— Exercise instructions —
Beginning with the first line of the data below, extract each line up to and including the one containing "minced-meat kebabs, yoghurt". Copy them exactly and add nothing.

— START —

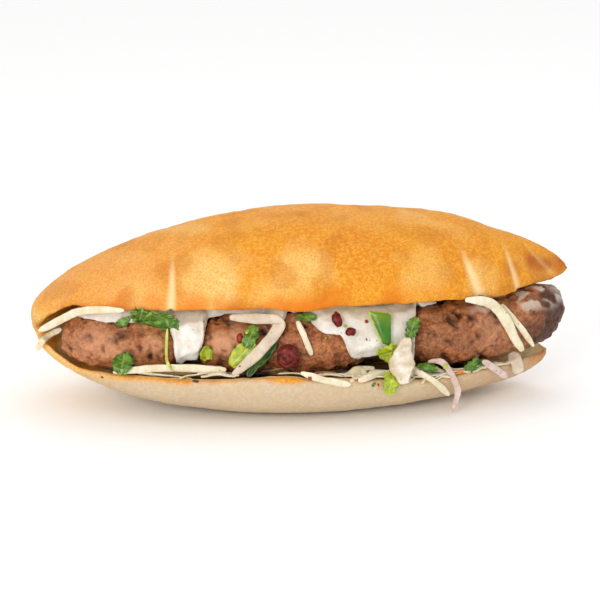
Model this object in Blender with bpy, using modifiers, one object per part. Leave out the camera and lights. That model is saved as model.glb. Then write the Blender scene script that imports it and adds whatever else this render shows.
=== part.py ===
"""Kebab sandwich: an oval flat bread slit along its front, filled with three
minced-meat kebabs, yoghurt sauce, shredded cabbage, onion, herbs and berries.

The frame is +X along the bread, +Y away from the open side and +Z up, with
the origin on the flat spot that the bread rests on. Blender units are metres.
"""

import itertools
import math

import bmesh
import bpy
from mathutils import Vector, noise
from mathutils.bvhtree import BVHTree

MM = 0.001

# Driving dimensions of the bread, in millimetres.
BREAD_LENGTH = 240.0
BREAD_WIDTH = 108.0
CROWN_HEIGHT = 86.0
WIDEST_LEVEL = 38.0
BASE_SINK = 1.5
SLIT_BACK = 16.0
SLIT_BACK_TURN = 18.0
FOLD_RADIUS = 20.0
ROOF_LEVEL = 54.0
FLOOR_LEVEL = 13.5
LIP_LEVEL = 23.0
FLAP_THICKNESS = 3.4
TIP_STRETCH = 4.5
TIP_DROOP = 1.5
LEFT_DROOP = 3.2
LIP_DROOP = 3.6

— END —

— Correct answer —
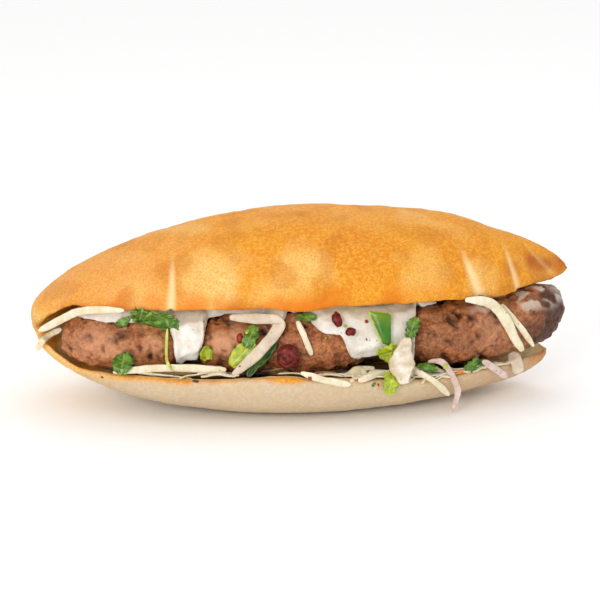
Model this object in Blender with bpy, using modifiers, one object per part. Leave out the camera and lights. That model is saved as model.glb. Then write the Blender scene script that imports it and adds whatever else this render shows.
=== part.py ===
"""Kebab sandwich: an oval flat bread slit along its front, filled with three
minced-meat kebabs, yoghurt sauce, shredded cabbage, onion, herbs and berries.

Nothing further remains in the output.